— Start EXCERPTED DATA —
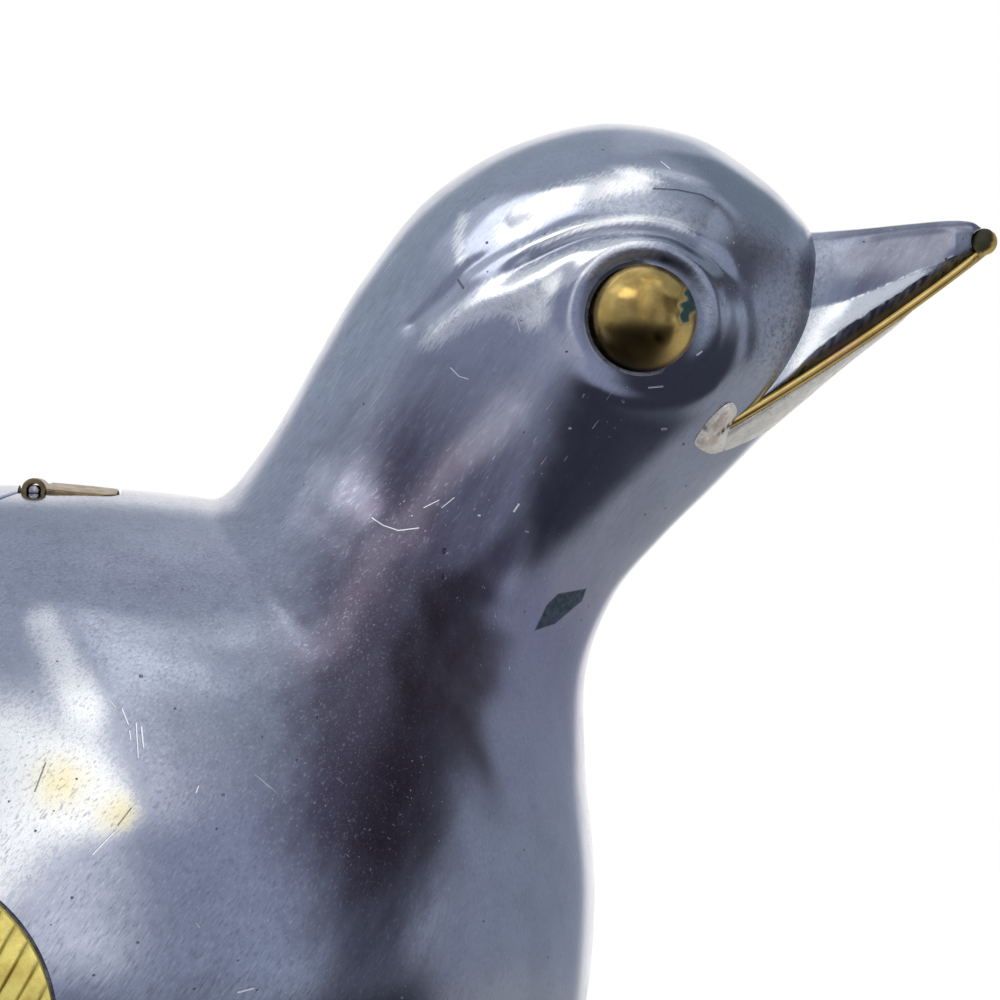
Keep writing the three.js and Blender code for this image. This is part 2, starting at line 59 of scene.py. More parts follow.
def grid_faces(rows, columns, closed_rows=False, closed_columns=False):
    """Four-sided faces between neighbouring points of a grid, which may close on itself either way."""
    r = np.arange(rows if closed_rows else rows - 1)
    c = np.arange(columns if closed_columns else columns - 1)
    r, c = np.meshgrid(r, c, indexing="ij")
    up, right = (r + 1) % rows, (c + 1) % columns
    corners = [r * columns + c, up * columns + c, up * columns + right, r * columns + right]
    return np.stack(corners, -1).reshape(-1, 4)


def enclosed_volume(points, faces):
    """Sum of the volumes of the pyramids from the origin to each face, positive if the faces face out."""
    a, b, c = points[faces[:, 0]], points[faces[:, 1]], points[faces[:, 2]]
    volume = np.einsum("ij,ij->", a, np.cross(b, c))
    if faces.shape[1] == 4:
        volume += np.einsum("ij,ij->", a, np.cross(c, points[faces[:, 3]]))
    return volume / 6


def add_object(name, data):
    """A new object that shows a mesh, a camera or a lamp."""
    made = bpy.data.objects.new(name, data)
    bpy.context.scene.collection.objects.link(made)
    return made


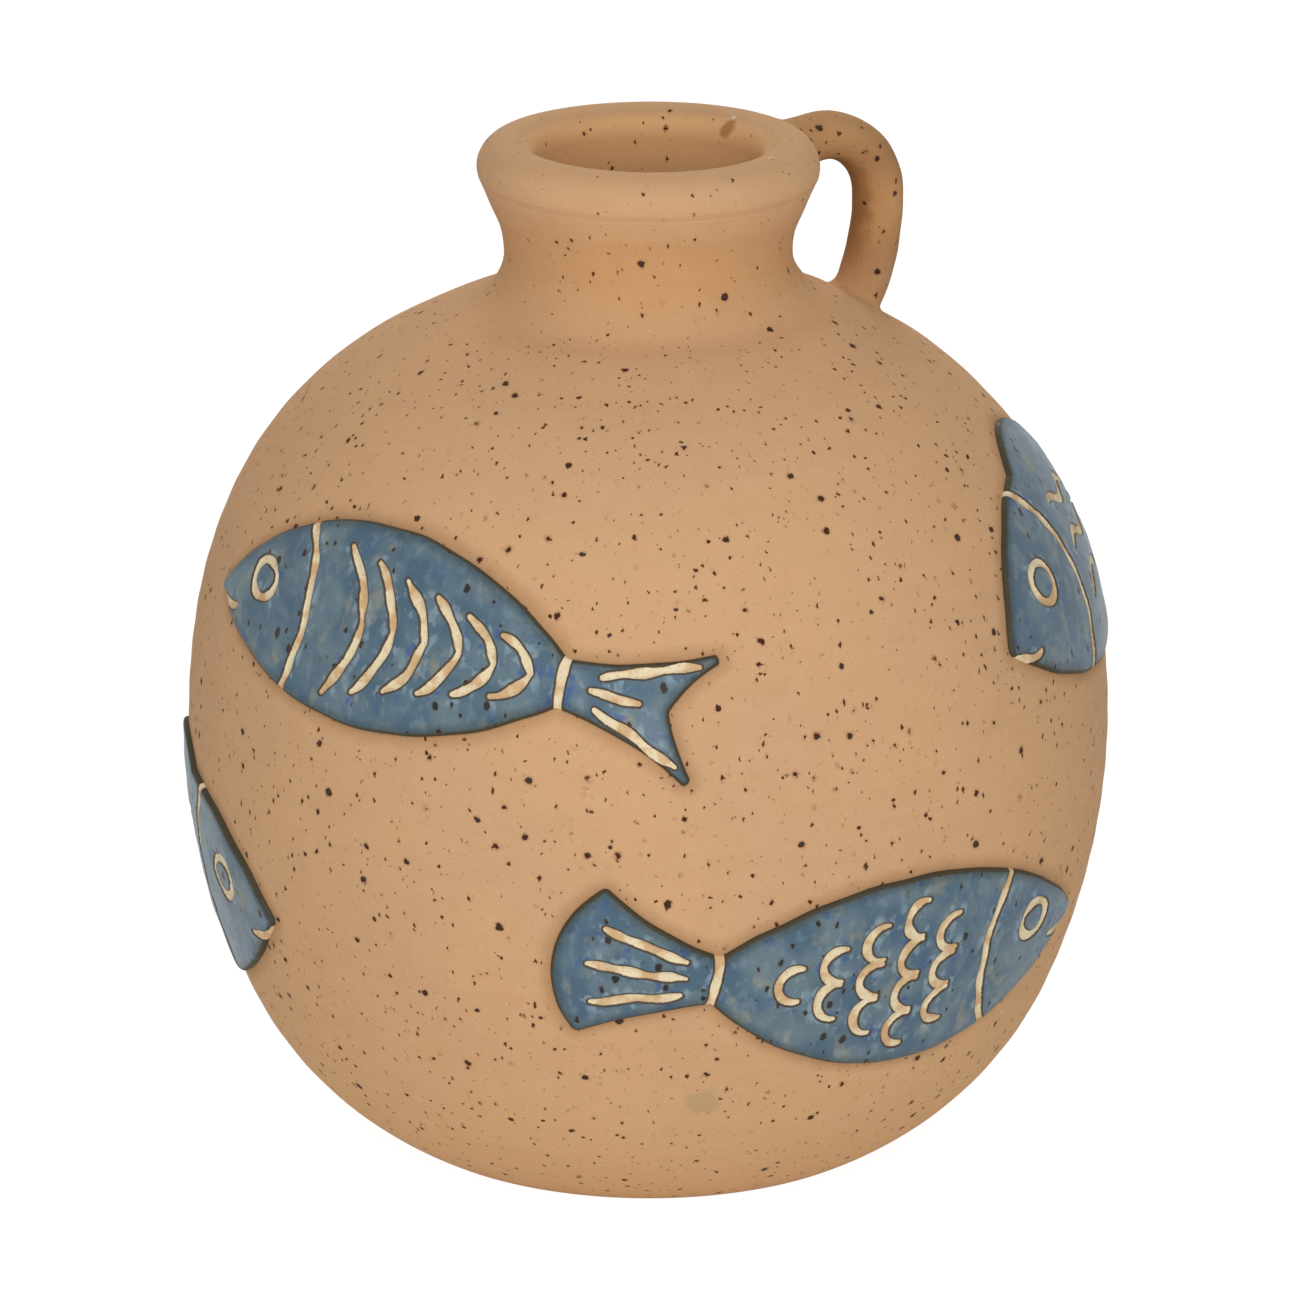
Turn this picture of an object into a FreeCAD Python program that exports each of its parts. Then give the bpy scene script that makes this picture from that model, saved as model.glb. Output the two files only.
— End EXCERPTED DATA —
WORK TO COMPLETE:
Recopy the entries above in their entirety, exactly.

OUTPUT FOR THIS EXERCISE:
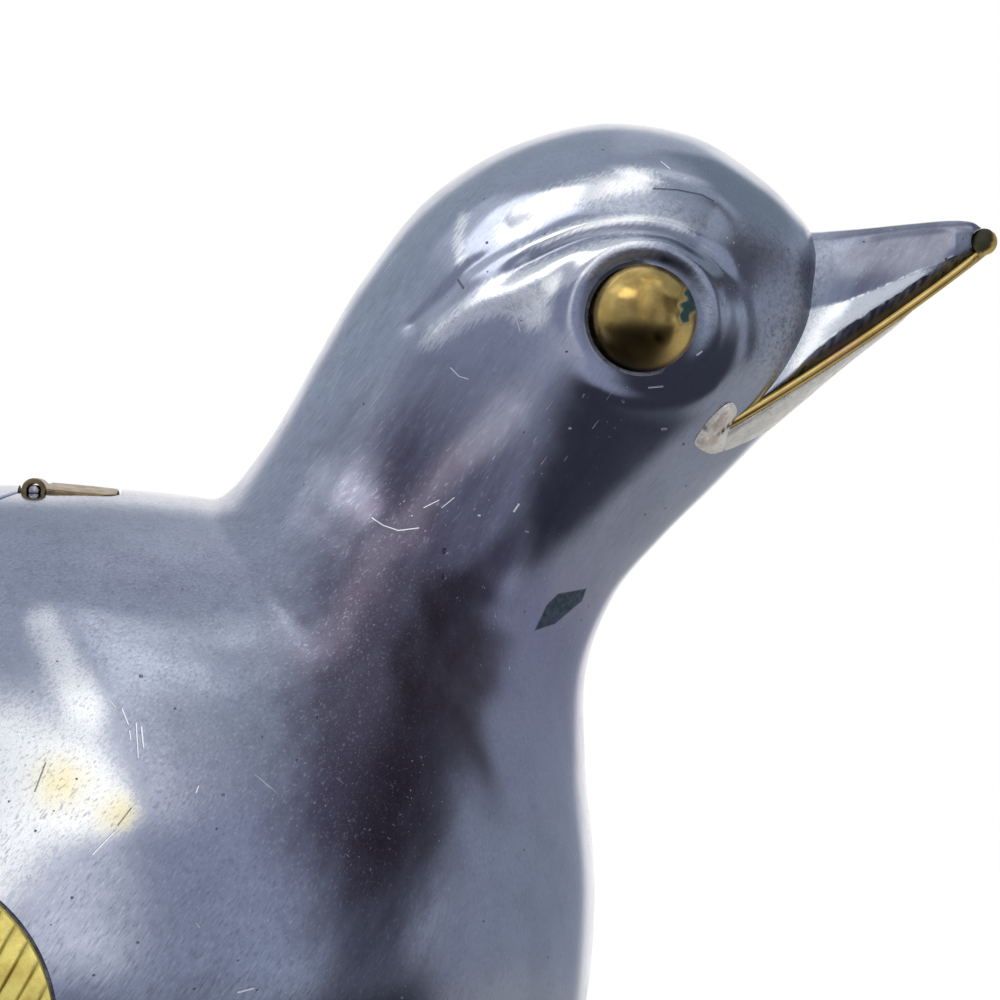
Keep writing the three.js and Blender code for this image. This is part 2, starting at line 59 of scene.py. More parts follow.
def grid_faces(rows, columns, closed_rows=False, closed_columns=False):
    """Four-sided faces between neighbouring points of a grid, which may close on itself either way."""
    r = np.arange(rows if closed_rows else rows - 1)
    c = np.arange(columns if closed_columns else columns - 1)
    r, c = np.meshgrid(r, c, indexing="ij")
    up, right = (r + 1) % rows, (c + 1) % columns
    corners = [r * columns + c, up * columns + c, up * columns + right, r * columns + right]
    return np.stack(corners, -1).reshape(-1, 4)


def enclosed_volume(points, faces):
    """Sum of the volumes of the pyramids from the origin to each face, positive if the faces face out."""
    a, b, c = points[faces[:, 0]], points[faces[:, 1]], points[faces[:, 2]]
    volume = np.einsum("ij,ij->", a, np.cross(b, c))
    if faces.shape[1] == 4:
        volume += np.einsum("ij,ij->", a, np.cross(c, points[faces[:, 3]]))
    return volume / 6


def add_object(name, data):
    """A new object that shows a mesh, a camera or a lamp."""
    made = bpy.data.objects.new(name, data)
    bpy.context.scene.collection.objects.link(made)
    return made


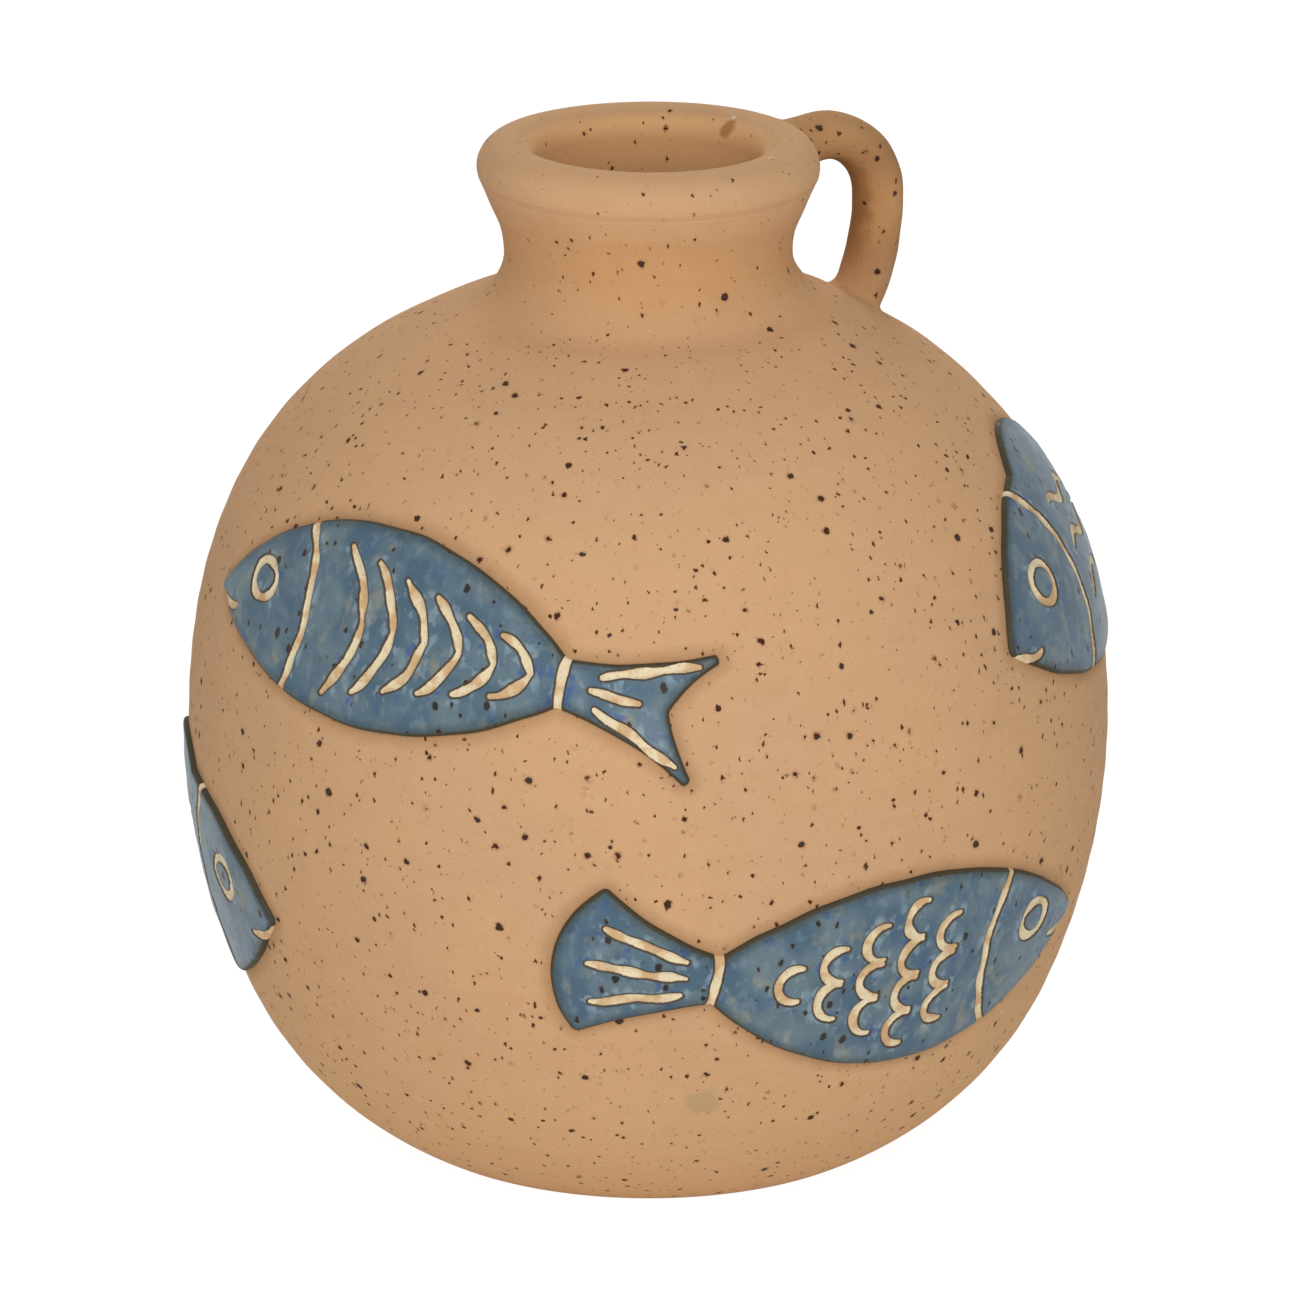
Turn this picture of an object into a FreeCAD Python program that exports each of its parts. Then give the bpy scene script that makes this picture from that model, saved as model.glb. Output the two files only.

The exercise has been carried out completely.